The people we support overcome huge barriers to achieve exciting new things every day – they challenge us all to think about what’s possible and to rethink disability.
Everyone Can – Manchester Charity Helping Disabled People
Our vision: We believe in a society that encourages every disabled person to realise their potential, so they are able to dictate the course of their own lives and play an active role in society. We believe in a society that includes disabled people and not exclude them.
Our Mission: To maintain our role as experts in the technology that can improve and enrich the lives of disabled people. We will research and disseminate the knowledge that we have learnt in order to help disabled people and those who support them to enjoy life and become more independent.
Cerebra – Working with you and your amazing child
Over 500,000 children in the UK live with a brain condition. This can make normal activities such as learning, playing or simply experiencing the world a huge challenge. Through our research we offer solutions and advice to help these children and their families enjoy lives full of hope and discovery.
The CVI Society
The Cerebral Visual Impairment Society
Cerebral Visual Impairment (commonly referred to as CVI) is a form of visual impairment caused by the brain not being able to process information from the eyes passing along the visual pathways in the brain. It is the commonest cause of visual impairment in children in the developed world.

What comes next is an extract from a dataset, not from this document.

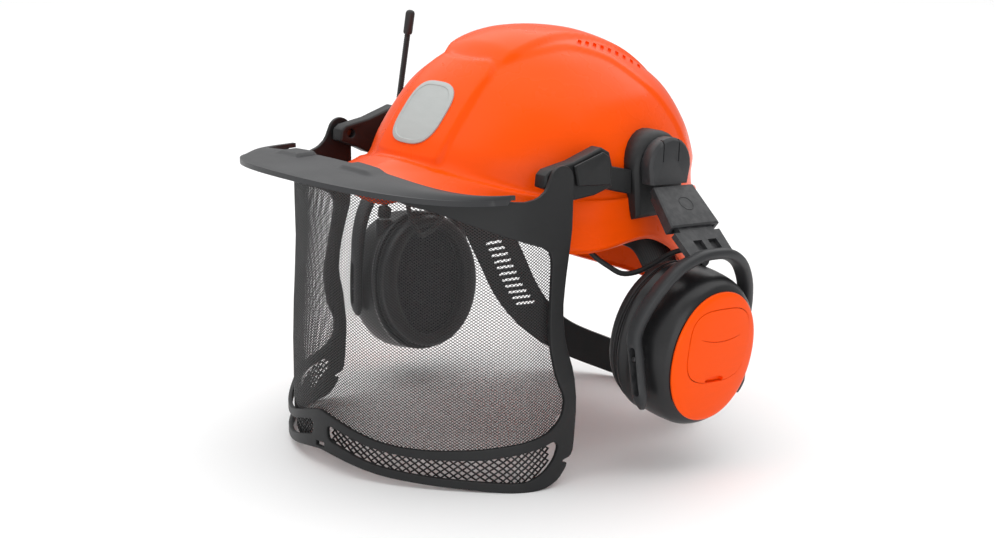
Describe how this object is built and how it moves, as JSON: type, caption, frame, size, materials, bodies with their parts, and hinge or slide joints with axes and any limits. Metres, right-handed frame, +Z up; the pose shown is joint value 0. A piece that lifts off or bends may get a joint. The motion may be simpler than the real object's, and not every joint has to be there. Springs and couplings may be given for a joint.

If you know someone who has a diagnosis of cerebral visual impairment or if you or someone you know has difficulty with any of the following activities and there is no apparent reason why, then the CVI Society may be able to help you find out more information and to connect with other people who understand.
The Outlook Trust.
The Outlook Trust provides activity and residential breaks for VI children and young people with other disabilities. Their regular programme of fantastic fun activities give children the opportunity to experience the same activities that fully sighted children take for granted, develop independent living and mobility skills, form long term friendships and most of all have FUN!